Bagaimana impunitas mewujud
Dengan kekebalan hukum di dalamnya, bukan berarti kawasan perkebunan adalah wilayah hukum rimba. Penelitian kami tidak menjumpai kekosongan hukum, melainkan menemukan bahwa hukum bersanding dengan aturan main informal yang memengaruhi kapan dan bagaimana hukum dipatuhi.
Artinya, bagi warga desa di kawasan perkebunan, meskipun secara teknis punya hak-hak hukum, mereka tidak bisa menggunakannya. Dari temuan kami, tantangan utamanya yakni mereka tidak mendapatkan dukungan dari kepala desa yang mestinya menyediakan sokongan kuat ketika mereka berupaya mendekati instansi pemerintahan, pengadilan, atau perusahaan.
Namun, kepala desa pun berada di posisi sulit untuk membela warganya. Di kabupaten tempat kami melakukan penelitian, para kepala desa ditunjuk menjadi anggota “tim pembebasan lahan” serta “tim koordinasi” yang dibentuk untuk memuluskan operasi perusahaan.

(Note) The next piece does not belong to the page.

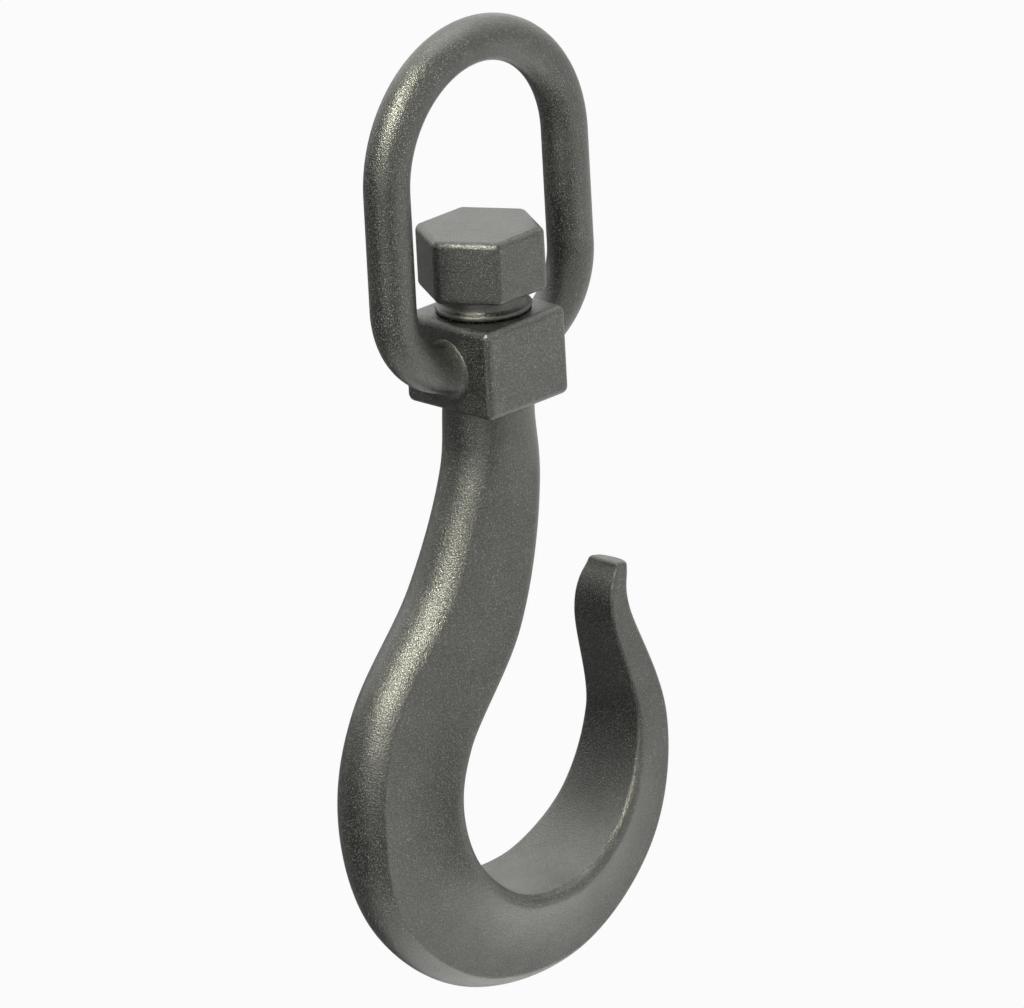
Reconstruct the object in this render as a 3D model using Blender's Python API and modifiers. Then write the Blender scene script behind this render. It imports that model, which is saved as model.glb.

Perusahaan biasanya menggaji mereka bulanan, disamping memberikan bonus atau persenan atas keberhasilan tugas mereka. Para kepala desa ini tunduk kepada atasan mereka yang juga merupakan anggota tim koordinasi di tingkat kecamatan dan kabupaten. Dengan penunjukan ini, berarti mereka masuk ke dalam daftar penerima gaji perusahaan yang mestinya mereka pertanggungjawabkan sebagai perwakilan warga.
Dari temuan-temuan yang serng ada, perusahaan biasanya membuat komitmen kepada warga dalam bentuk lisan yang tidak begitu jelas. Warga menerima komitmen itu atas dasar kepercayaan, karena mereka tidak memiliki posisi tawar untuk memastikan agar pemenuhan janji perusahaan dapat ditegakkan sesuai aturan hukum. Para pejabat di tingkat kecamatan yang mengawasi proses itu tidak-atau tidak bisa-bertindak tegas. Kalau bertindak tegas, seperti camat yang kami temui, ia berisiko bermusuhan dengan rekan-rekan serta atasannya.
Beberapa camat lain memberi penjelasan senada: ketika mereka berupaya ambil sikap dan bertindak berdasarkan aturan hukum atau mendukung tuntutan masyarakat agar perusahaan mematuhi hukum, mereka berisiko dipindah-tugaskan dengan peran baru yang lebih lemah. Mereka pun bakal dipandang sebagai orang yang susah diatur, yang gagal memahami ‘sistem’ yang berlaku.